◆ What the exercise asks ◆
List all lines of the data that include the string "bodies".

'''

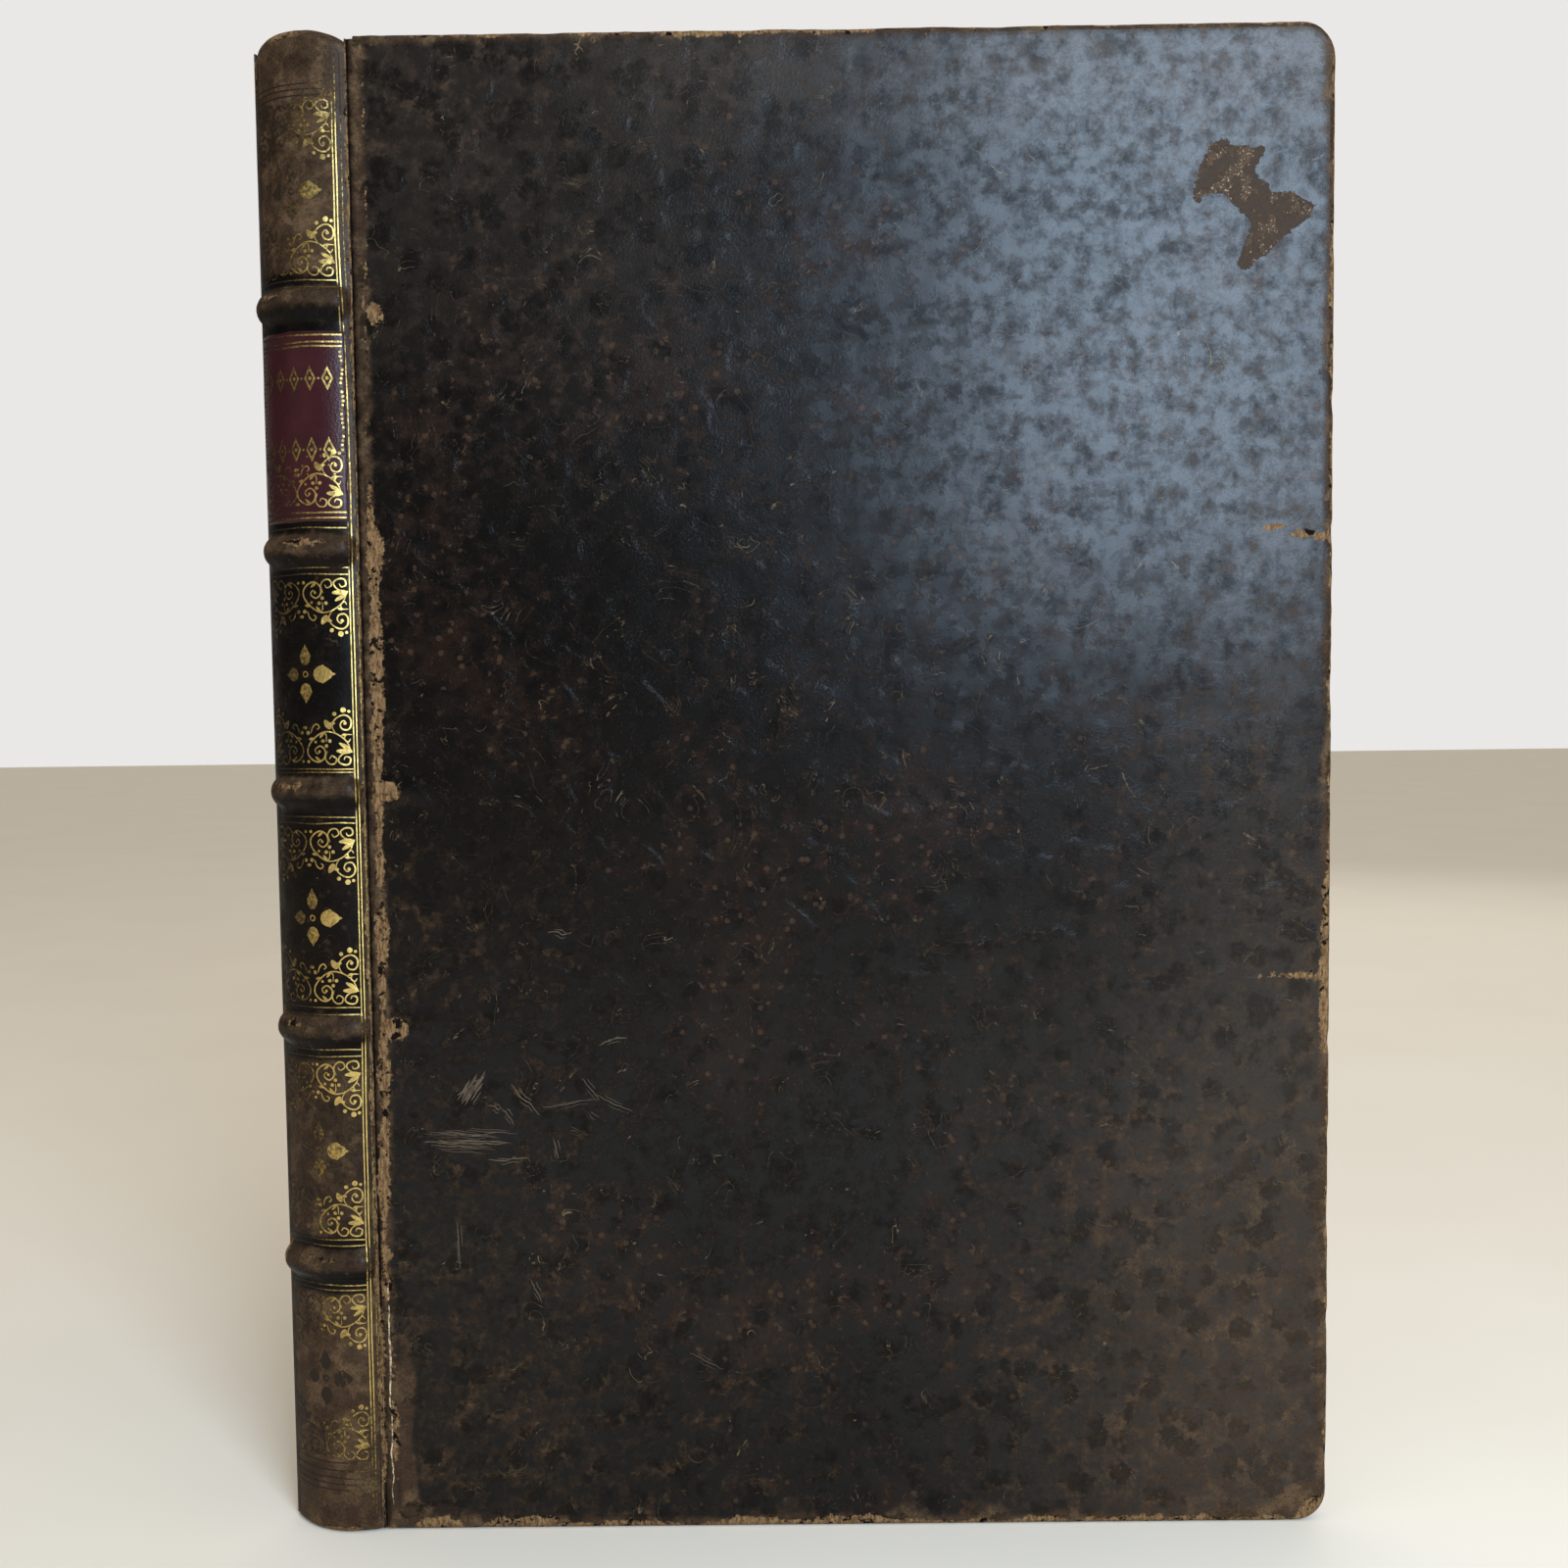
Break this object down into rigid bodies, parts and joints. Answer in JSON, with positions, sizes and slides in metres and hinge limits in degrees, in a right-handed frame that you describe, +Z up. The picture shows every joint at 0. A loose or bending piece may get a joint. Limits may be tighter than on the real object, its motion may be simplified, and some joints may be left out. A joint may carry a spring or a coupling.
{
  "type": "antique leather book",
  "caption": "Tall antique folio book in full dark leather with raised bands and a gilt panelled spine, standing on its tail edge with its front cover open.",
  "frame": {"origin": "middle of the front cover's tail edge, on the surface the book stands on", "axes": "+Z up the book from tail to head, +X along the front cover from the spine to its fore-edge, +Y from the cover's outer face to its inner face"},
  "size_m": [0.2348, 0.2106, 0.3313],
  "materials": {
    "cover_calf": "worn, sprinkled, polished calf",
    "spine_calf": "worn calf with gilt tooling",
    "label_leather": "polished goatskin",
    "leaves": "aged laid paper",
    "endpaper": "aged laid paper",
    "pasteboard": "rough pasteboard",
    "hemp_cord": "twisted hemp",
    "endband_thread": "worked in coloured thread"
  },
  "bodies": {
    "text_and_spine": {"text_block": "leaves", "spine_leather": "spine_calf", "title_label": "label_leather", "head_endband": "endband_thread", "tail_endband": "endband_thread", "sewing_cord_1": "hemp_cord", "sewing_cord_2": "hemp_cord", "sewing_cord_3": "hemp_cord", "sewing_cord_4": "hemp_cord", "sewing_cord_5": "hemp_cord"},
    "front_cover": {"front_board": "pasteboard", "front_cord_slip_1": "hemp_cord", "front_cord_slip_2": "hemp_cord", "front_cord_slip_3": "hemp_cord", "front_cord_slip_4": "hemp_cord", "front_cord_slip_5": "hemp_cord", "front_cover_leather": "cover_calf", "front_pastedown": "endpaper"},
    "back_cover": {"back_board": "pasteboard", "back_cord_slip_1": "hemp_cord", "back_cord_slip_2": "hemp_cord", "back_cord_slip_3": "hemp_cord", "back_cord_slip_4": "hemp_cord", "back_cord_slip_5": "hemp_cord", "back_cover_leather": "cover_calf", "back_pastedown": "endpaper"}
  },
  "joints": [
    {"name": "front_hinge", "type": "hinge", "parent": "text_and_spine", "child": "front_cover", "pos_m": [-0.106, -0.00215, 0], "axis": [0, 0, 1], "range_deg": [-90, 70]},
    {"name": "back_hinge", "type": "hinge", "parent": "text_and_spine", "child": "back_cover", "pos_m": [-0.12855, 0.00606, 0], "axis": [0, 0, 1], "range_deg": [0, 160]}
  ]
}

'''

◆ Task output ◆
Break this object down into rigid bodies, parts and joints. Answer in JSON, with positions, sizes and slides in metres and hinge limits in degrees, in a right-handed frame that you describe, +Z up. The picture shows every joint at 0. A loose or bending piece may get a joint. Limits may be tighter than on the real object, its motion may be simplified, and some joints may be left out. A joint may carry a spring or a coupling.
  "bodies": {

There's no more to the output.